Blue/Orange – review

The lunatics are running the asylum in Joe Penhall's 2000 play, which is set in a psychiatric hospital where Juliet, a young black woman, has been detained for the last 27 days after behaving oddly in a west London market. Tomorrow she must either be sent home to her White City flat, or be resectioned. Emily, her doctor, believes that Juliet, who thinks that oranges are blue and claims Idi Amin as her father, is schizophrenic and must remain in the hospital for her own safety. Emily's consultant boss is convinced the best course of action is to release Juliet into the community with a prescription, not least because it will free up a bed.

The two slug it out on Ultz's clever design, which puts the audience in the position of spectators at a boxing ring or observers of a psychological experiment. Is it Juliet or their own career prospects that the doctors serve? Is Hilary the consultant a radical in the RD Laing tradition when she argues that Juliet might be victim of an "ethnocentric" misdiagnosis that sees many more black than white people in mental hospitals? Or is she just a discontented bully in a white coat with a book to finish?
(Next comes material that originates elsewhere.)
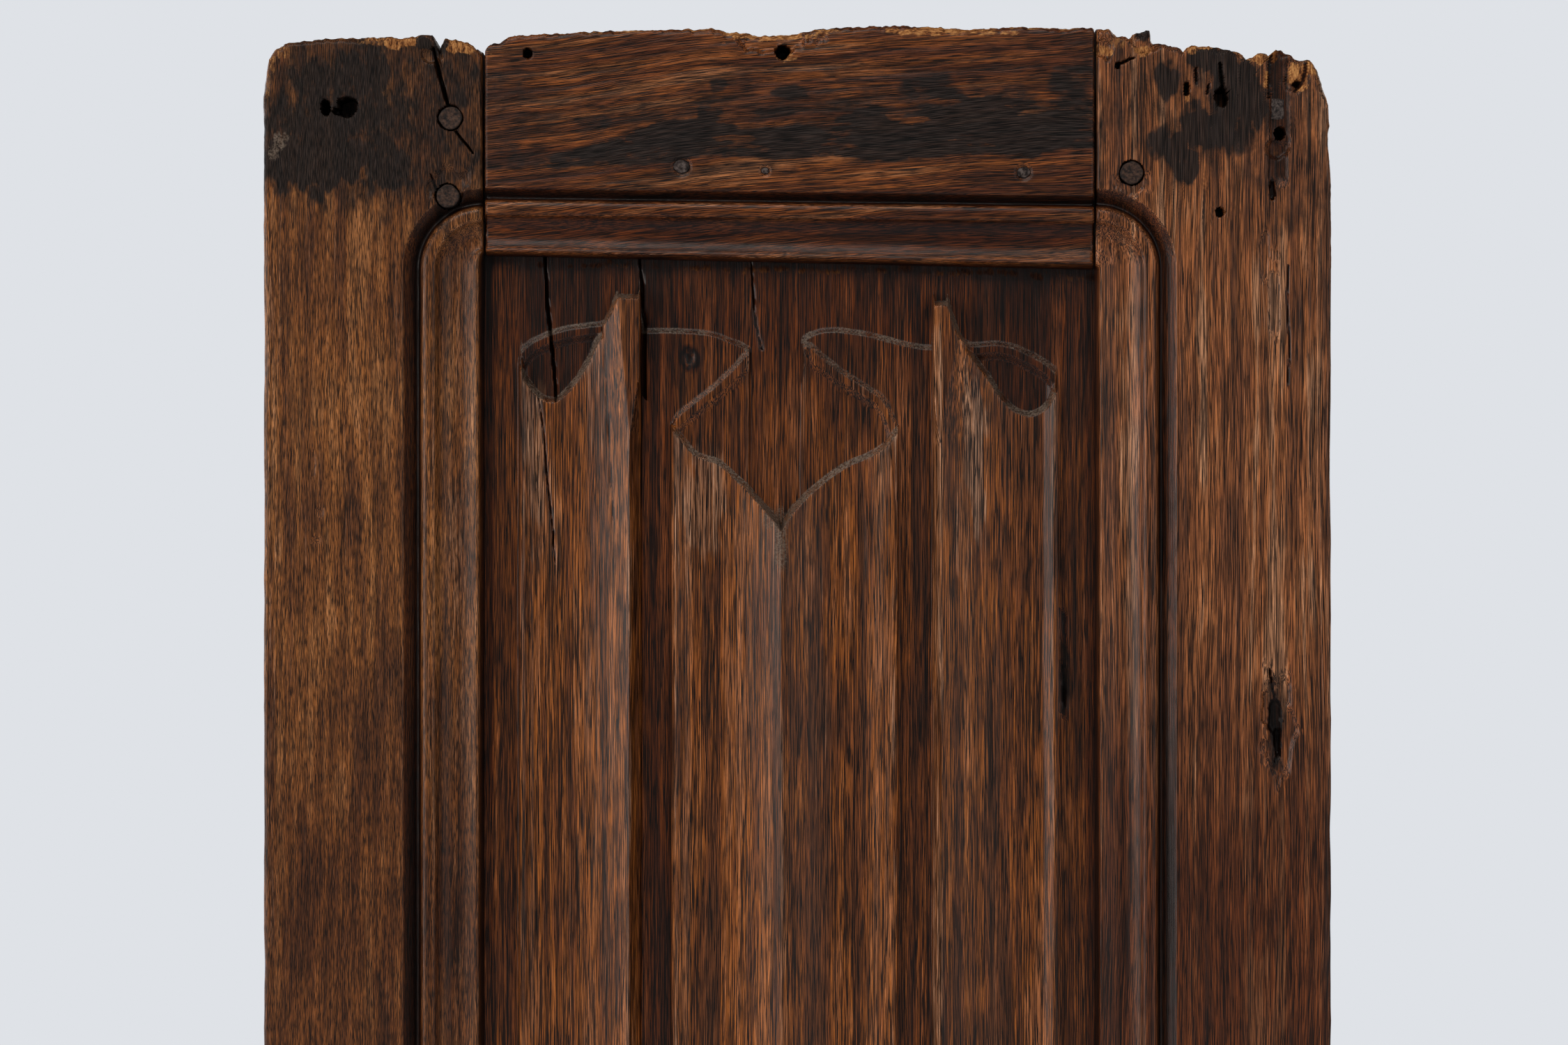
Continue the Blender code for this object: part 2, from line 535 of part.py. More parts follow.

On its National theatre debut, Penhall's play had a stellar trio of actors in Chiwetel Ejiofor, Andrew Lincoln and Bill Nighy. The twist in Femi Elufowoju's revival is an all-female cast, which, if anything, makes the play more shocking. The struggle between the two doctors, a kind of intellectual catfight in which language, semantics and insults are the weapons, diminishes the patient even more.

But although there are moments when the evening really sparks, it often lacks tension and pace. Ayesha Antoine's Juliet never cuts quite as poignant a figure as you might expect, perhaps falling victim not just to the medical profession but also to Esther Hall and Helen Schlesinger's twitchy, over-expansive performances.